Don Bosco sees this very well, as revealed by the teaching: Only the grace of God can save man. Those who are committed faithfully in good things often have to lead a deeply spiritual life, being connected to Brother Jesus every day, in the right moments, constantly connected to the Lord Jesus and the cause of justice. His: The Kingdom of Heaven is close by, the kingdom of justice, of truth and of love, very concrete, alive in every day of our lives.
May God bless you all.
Mr. Fulgaro, on the other hand, cascaded clearly relevant information and available resources on how the Salesian Family can be involved creatively to this year’s Salesian Mission Day Theme “Care for Creation - Our Mission.” The SMD 2023 handbook can only do so much in providing supplementary insights and hints for educational-pastoral journey towards integral ecology and care for creation but it to make productive and well-utilized should be a pivotal counterpart of each of Salesian community.

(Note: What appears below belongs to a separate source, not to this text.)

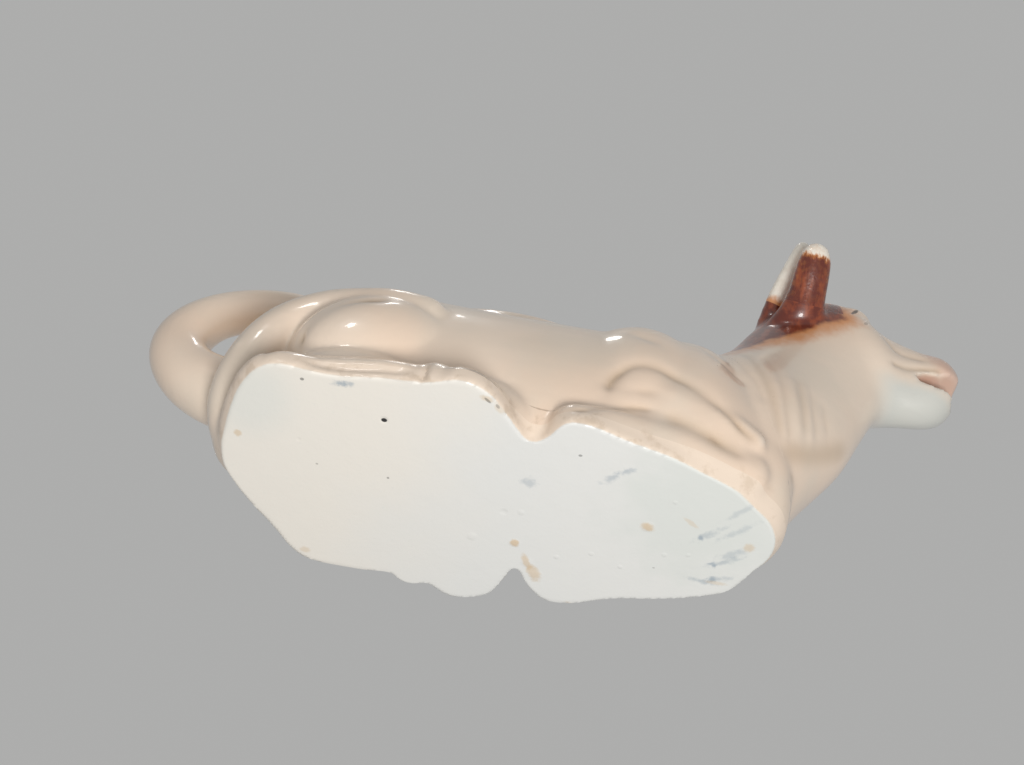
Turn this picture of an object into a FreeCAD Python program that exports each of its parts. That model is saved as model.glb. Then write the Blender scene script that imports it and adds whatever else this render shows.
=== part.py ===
import FreeCAD, Part
import os
import sys

# Cow-shaped cream jug in glazed porcelain, millimetres.
# +X points to the cow's nose, +Z is up, -Y is its right flank, and the origin lies in the middle
# of the flat base. The cow lies on its folded legs and looks straight ahead.

Vector = FreeCAD.Vector
doc = FreeCAD.newDocument("cow_cream_jug")
sizes = doc.addObject("Spreadsheet::Sheet", "sizes")
next_row = [1]


def size(alias, value):
    """Write one driving dimension to the sheet and give its cell a name."""
    sizes.set("A%d" % next_row[0], alias)
    sizes.set("B%d" % next_row[0], str(value))
    sizes.setAlias("B%d" % next_row[0], alias)
    next_row[0] += 1


def value(alias):
    """Read one dimension back from the sheet."""
    return float(sizes.get(alias))


def bind(item, **formulas):
    """Tie an object's properties to formulas on the sheet. A double underscore stands for a dot."""
    for name, formula in formulas.items():
        item.setExpression(name.replace("__", "."), formula)


# ---- driving dimensions ------------------------------------------------------------------------

size("slab_thick", 3.5)
size("wall_thick", 4.0)

size("filler_center_x", -2.0)
size("filler_half_length", 17.0)
size("filler_half_width", 11.0)
size("filler_bottom_z", 34.0)
size("filler_depth", 30.0)
size("rim_wide", 3.0)
size("rim_top_z", 47.8)

# The seam between torso and neck: a plane through this point, leaning back at this angle.
size("seam_x", 51.0)
size("seam_z", 28.0)
size("seam_lean", 25.0)
size("cutter_side", 300.0)

# A rib is an ellipse across the animal: its highest and lowest point on the middle plane, and
# half its width. Lofts through the ribs make the torso, and the neck with the head.
RIB = ("top_x", "top_z", "bottom_x", "bottom_z", "half_width")
TORSO_RIBS = (
    (-60.2, 22.0, -60.2, 9.0, 6.0),
    (-57.5, 31.0, -57.5, 3.0, 11.0),
    (-52.0, 40.0, -52.0, -2.0, 13.5),
    (-44.0, 47.0, -44.0, -7.0, 17.5),
    (-36.0, 50.0, -36.0, -9.0, 21.5),
    (-24.0, 50.0, -24.0, -9.0, 23.5),
    (-10.0, 49.0, -10.0, -9.0, 24.0),
    (5.0, 49.0, 5.0, -9.0, 23.8),
    (20.0, 49.0, 20.0, -9.0, 23.8),
    (32.0, 50.0, 32.0, -9.0, 24.0),
    (42.0, 49.0, 42.0, -8.0, 23.3),
    (52.0, 42.0, 52.0, -4.0, 17.5),
    (58.0, 33.0, 58.0, 0.0, 13.8),
    (61.0, 24.0, 61.0, 4.0, 9.0),
)
NECK_RIBS = (
    (35.0, 46.0, 60.0, 7.0, 19.0),
    (42.0, 50.0, 66.5, 17.0, 18.0),
    (46.0, 60.0, 74.5, 28.0, 15.5),
    (52.5, 71.0, 79.5, 38.5, 13.5),
    (61.0, 80.0, 84.0, 47.5, 12.3),
    (73.0, 82.5, 88.0, 49.8, 11.6),
    (83.5, 75.8, 92.5, 49.8, 8.6),
    (93.5, 70.8, 97.5, 50.6, 7.8),
    (100.0, 69.6, 101.3, 53.0, 7.2),
    (104.5, 66.5, 104.3, 56.6, 4.8),
)

# The mouth is cut as a wide low slot: where each station stands, its middle height, half its width
# and half its height.
SLOT = ("x", "z", "half_width", "half_height")
MOUTH_SLOTS = (
    (77.0, 58.6, 4.7, 4.4),
    (86.0, 58.0, 4.3, 3.1),
    (94.0, 57.8, 8.6, 2.7),
    (108.0, 58.8, 11.0, 3.6),
)

# Soft forms on each flank: centre, and half sizes along X, Y and Z.
BULGE = ("x", "y", "z", "half_x", "half_y", "half_z")
BULGES = {
    "thigh": (-25.0, 17.0, 21.0, 17.5, 11.5, 17.0),
    "shoulder": (29.0, 13.0, 24.0, 15.0, 12.2, 20.5),
    "haunch": (-30.0, 15.0, 7.0, 17.0, 11.0, 9.0),
    "belly": (-6.0, 15.0, 6.0, 13.0, 10.0, 8.0),
}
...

Imbued with richness of the Salesian family spirit to respond and carry on the Laudato Si movement of the Church, the DBGA-EAO offers concrete solidarity action that the whole Salesian communities, EPC, young people and Salesian family members in the region can participate according to their phase, capacity and locality. The EAO Eco Art Festival will be officially launched across the region on February 24, 2023. This is an opportunity for each Salesian community and groups to spark and sustain the momentum of promoting awareness on ecological sensitivity, conversion and sustainability while showcasing their work of arts whether in a form of music, dance, fil, fine art, literature, poetry, drawing, painting, photography, crafts, theater and other diverse artistic and cultural activities.